Forest bathers can do a number of things, from walking, deep breathing, yoga, eating snacks, pottery or guided meditations. (The “bathing” is more of a spiritual thing — people generally keep their clothes on.)
The overwhelming simplicity of forest bathing can obscure the fact that its impacts are real and scientifically documented. Spending time in nature has well-documented health benefits. Walking around in the woods is one of mankind’s oldest pastimes, but forest therapy as a formal practice is relatively new. In Japan — where forest baths are called “shinrin-yoku” — it emerged as a way to counteract the negative mental and physical effects of office life.
But it’s taken on new meaning after pandemic-induced isolation, which stunted the social ties of many Mainers and shook up their work habits and daily routines.
“In general, being outside with other people is an antidote to what we find ourselves in, pandemic or not,” said Susan Bickford, an artist and certified forest therapy guide who led Sunday’s event. “This contemporary society — it’s a lot.”
At the invitation of Caitlin Cameron, the city’s urban designer, Bickford started thinking about how to build forest immersion programs as a post-pandemic option for Mainers months ago. They first conceived of designing guided meditations through a mobile app to observe pandemic guidelines, but as vaccinations rolled out, they collaborated to host Sunday’s forest bath for the public.
All the better, Bickford says, because forest bathing is ideally a group experience, where participants can share their experiences before and after.
After a winter of lockdowns, that’s no small task.
“For many of us, Sunday’s forest bath was the first thing we’ve done in a group of strangers [since the pandemic began],” Bickford said. Most participants were vaccinated so wearing masks outside wasn’t much of a concern, and the Center for Disease Control no longer recommends wearing masks in typical outdoor settings.
Drawing 14 people, the event was a prototype for a self-guided forest bathing program that will be ready by this summer in Baxter Woods, Cameron said, with the hope that it could expand toward a series of custom forest bathing trails for different city parks.

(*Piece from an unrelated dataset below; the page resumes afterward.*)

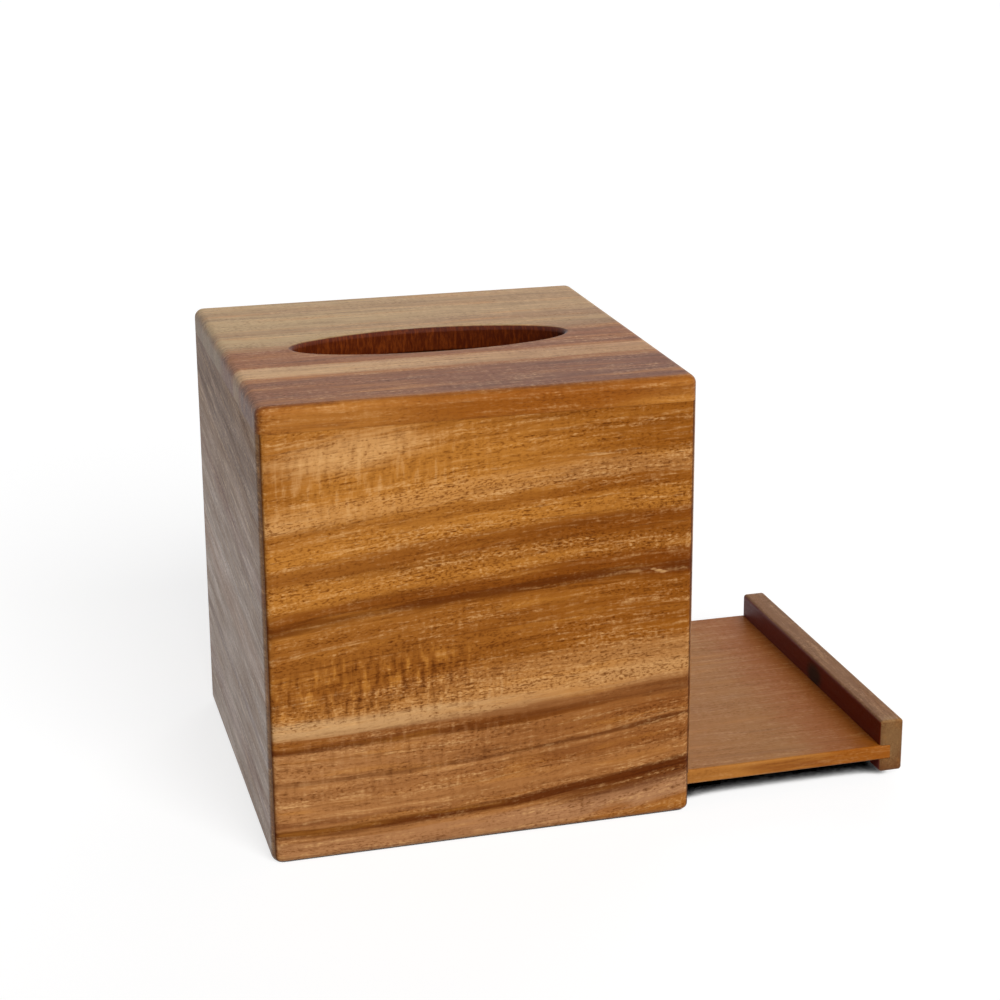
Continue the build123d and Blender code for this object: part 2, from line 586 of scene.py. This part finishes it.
def top_wood():
    bands = (
        Band(17.0, 12.0, RUST, 0.6, 0.9, 5.0),
        Band(60.0, 8.0, CHESTNUT, 0.35, 0.65, 6.0),
        Band(110.0, 30.0, FAWN, 0.95, 0.7, 12.0),
        Band(76.0, 2.0, RUST, 0.1, 0.4, 8.0),
        Band(94.0, 1.0, CHESTNUT, 0.35, 0.4, 7.0),
        Band(124.0, 2.0, CHESTNUT, 0.3, 0.15, 8.0),
        Band(41.0, 4.5, CREAM, 0.95, 0.5, 2.5),
        Band(0.0, 1.0, AMBER, 0.8, 0.8, 1.5, fleck=-0.2),
    )
    # on the panel's front face
    patches = (
        Patch((10.0, 0.0, 146.0), (60.0, 3.0, 9.0), HONEY, 0.9),
        Patch((90.0, 0.0, 145.0), (60.0, 3.0, 6.0), ORANGE, 0.8),
        Patch((130.0, 0.0, 143.0), (18.0, 3.0, 4.0), GOLD, 0.35),
    )
    return wood("top_panel_wood", Board(
        corner=case_corner, grain="x", across="y", length=CASE_SIDE, base=AMBER, base_far=AMBER,
        slope_low=0.02, bands=bands, patches=patches, cloud=0.55, pores=0.4, fibres=0.8,
        # the finish paints shade into the slot
        rough=0.46, rough_high=0.46, ior=1.3, seed=40.0, seam=0.2, finish=slot_painted_shade,
    ))


def base_board_wood():
    half_thick = BOARD_THICK / 2
    bands = (
        Band(0.0, 0.5, HONEY, 0.7, 0.7, 1.2),
    )
    patches = (
        # painted reflection: orange next to the strip, where the board's gloss mirrors the
        # strip's dark face
        Patch((board_to_strip, STRIP_LENGTH / 2, half_thick), (34.0, FAR, FAR), ORANGE, 0.95),
        Patch((102.0, 0.0, half_thick), (20.0, 1.5, 3.0), CHESTNUT, 0.7),
        Patch((150.0, 0.0, half_thick), (8.0, 1.5, 3.0), TAN, 0.7),
    )
    return wood("base_board_wood", Board(
        corner=board_low, grain="x", across="y", length=BOARD_LENGTH,
        base=BOARD_BROWN, base_far=BOARD_BROWN,
        bands=bands, patches=patches, cloud=0.35, pores=0.1, fibres=0.42,
        rough=0.5, rough_high=0.5, ior=1.3, seed=60.0,
    ))


def pull_strip_wood():
    # on the strip's front end
    patches = (
        Patch((0.0, 12.0, 4.0), (8.0, 12.0, 7.0), FAWN, 0.35),
    )
    return wood("pull_strip_wood", Board(
        corner=strip_low, grain="y", across="z", length=STRIP_LENGTH,
        base=STRIP_BROWN, base_far=STRIP_BROWN,
        patches=patches, cloud=0.3, pores=0.1, fibres=0.4, end=0.6,
        # the finish paints shade on the face towards the case, and adds a knot
        rough=0.5, rough_high=0.5, ior=1.3, seed=80.0, finish=strip_shade_and_knot,
    ))


def finish_woods():
    """Gives each piece of the frame its wood."""
    finishes = {
        "front_wall": front_wall_wood(),
        "left_wall": left_wall_wood(),
        "back_wall": hidden_wall_wood("back_wall_wood", "x", 23.0),
        "right_wall": hidden_wall_wood("right_wall_wood", "y", 37.0),
        "top_panel": top_wood(),
        "base_board": base_board_wood(),
        "pull_strip": pull_strip_wood(),
    }
    for node, material in finishes.items():
        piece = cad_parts[node]
        piece.data.materials.clear()
        piece.data.materials.append(material)


def seen(graph):
    """1 for what the camera sees straight, in a gloss or through something, else 0."""
    path = graph.node("ShaderNodeLightPath")
    kinds = ("Camera", "Glossy", "Transmission")
    rays = [Field(graph, path.outputs[f"Is {kind} Ray"]) for kind in kinds]
    return graph.math("MINIMUM", rays[0] + rays[1] + rays[2], 1.0)


def add_floor():
    """A white floor that lights the object little, with painted shade close under it, from
    ambient occlusion.
    """
    half = FLOOR_SIZE / 2
    corners = [(-half, -half, 0), (half, -half, 0), (half, half, 0), (-half, half, 0)]
    mesh = bpy.data.meshes.new("floor")
    mesh.from_pydata(corners, [], [(0, 1, 2, 3)])
    floor = bpy.data.objects.new("floor", mesh)
    bpy.context.scene.collection.objects.link(floor)
    material, graph = new_material("floor_white")
    bounce = graph.node("ShaderNodeBsdfDiffuse")
    bounce.inputs["Color"].default_value = (FLOOR_BOUNCE, FLOOR_BOUNCE, FLOOR_BOUNCE, 1)
    contact = graph.node("ShaderNodeAmbientOcclusion", samples=CONTACT_SAMPLES)
    contact.inputs["Distance"].default_value = CONTACT_REACH
    # painted shade: the floor's colour and glow fade where little open sky is near
    open_sky = graph.step(graph.field(contact, "AO"), CONTACT_DARK, CONTACT_CLEAR)
    pale = graph.node("ShaderNodeBsdfDiffuse")
    lit = open_sky * FLOOR_ALBEDO
    graph.feed(pale.inputs["Color"], graph.point(lit, lit, lit))
    glow = graph.node("ShaderNodeEmission")
    graph.feed(glow.inputs["Strength"], open_sky * FLOOR_GLOW)
    both = graph.node("ShaderNodeAddShader")
    graph.feed_all(both.inputs, (graph.field(pale), graph.field(glow)))
    chosen = graph.node("ShaderNodeMixShader")
    graph.feed_all(chosen.inputs, (seen(graph), graph.field(bounce), graph.field(both)))
    output = graph.node("ShaderNodeOutputMaterial")
    graph.feed(output.inputs["Surface"], graph.field(chosen))
    mesh.materials.append(material)


def add_world():
    world = bpy.data.worlds.new("studio")
    bpy.context.scene.world = world
    world.use_nodes = True
    graph = Graph(world.node_tree)
    room = graph.node("ShaderNodeBackground")
    graph.feed(room.inputs["Strength"], seen(graph) * (SEEN_WHITE - AMBIENT) + AMBIENT)
    room.inputs["Color"].default_value = (1, 1, 1, 1)
    output = graph.node("ShaderNodeOutputWorld")
    graph.feed(output.inputs["Surface"], graph.field(room))


def direction(azimuth, elevation):
    """The way to a place at these angles, as a vector of length 1."""
    azimuth, elevation = radians(azimuth), radians(elevation)
    level = cos(elevation)
    return Vector((sin(azimuth) * level, -cos(azimuth) * level, sin(elevation)))


def add_lamp(name, azimuth, elevation, strength):
    light = bpy.data.lights.new(name, "SUN")
    light.energy = strength * pi
    light.angle = radians(LAMP_SPREAD)
    lamp = bpy.data.objects.new(name, light)
    lamp.rotation_euler = direction(azimuth, elevation).to_track_quat("Z", "Y").to_euler()
    lamp.visible_glossy = False  # no streak of its own along the rounded edges
    bpy.context.scene.collection.objects.link(lamp)


def add_camera():
    forward = -direction(CAMERA_AZIMUTH, CAMERA_ELEVATION)
    right = forward.cross(Vector((0, 0, 1))).normalized()
    down = forward.cross(right)
    roll = radians(CAMERA_ROLL)
    turned_right = right * cos(roll) + down * sin(roll)
    turned_down = down * cos(roll) - right * sin(roll)
    lens = bpy.data.cameras.new("camera")
    lens.lens = CAMERA_LENS
    lens.sensor_width = CAMERA_SENSOR
    lens.shift_x, lens.shift_y = CAMERA_SHIFT
    camera = bpy.data.objects.new("camera", lens)
    turn = Matrix((turned_right, -turned_down, -forward)).transposed()
    camera.matrix_world = Matrix.Translation(case_middle + CAMERA_FROM_CASE) @ turn.to_4x4()
    bpy.context.scene.collection.objects.link(camera)
    bpy.context.scene.camera = camera


bpy.context.scene.view_settings.view_transform = "Standard"
finish_woods()
add_floor()
add_world()
add_lamp("key", KEY_AZIMUTH, KEY_ELEVATION, KEY_STRENGTH)
add_lamp("fill", FILL_AZIMUTH, FILL_ELEVATION, FILL_STRENGTH)
add_camera()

The process is “meant to be beneficial through the connections and interactions we have with other people as well as the natural setting,” said Cameron. The urban designer’s been into the idea for awhile: she pitched a city program where colleagues among city staff, many of whom work long office hours, could participate in a forest immersion program with Through the Trees, a Freeport-based nonprofit organization.
Bickford has been instrumental in bringing the practice to Maine. A professor at the University of Maine in Augusta and a longtime artist who works in relational and social practice, she became certified at the Association of Nature and Forest Therapy Guides and Programs. These days, she’s poured some of that education into a summer project called The Stillness Kitchen, an enhanced forest immersion and foraging weekend styled as a weekend getaway at her home on the Sheepscot River, which she operates with the artist Rachel Alexandrou.
“It’s basically mindfulness in nature,” Bickford says about forest bathing. “It’s always a shock to me because it seems so simple, and then people’s response affirms that it’s really healing and unique.”
Correction: A previous version of this story misspelled the Japanese term for “forest bathing.”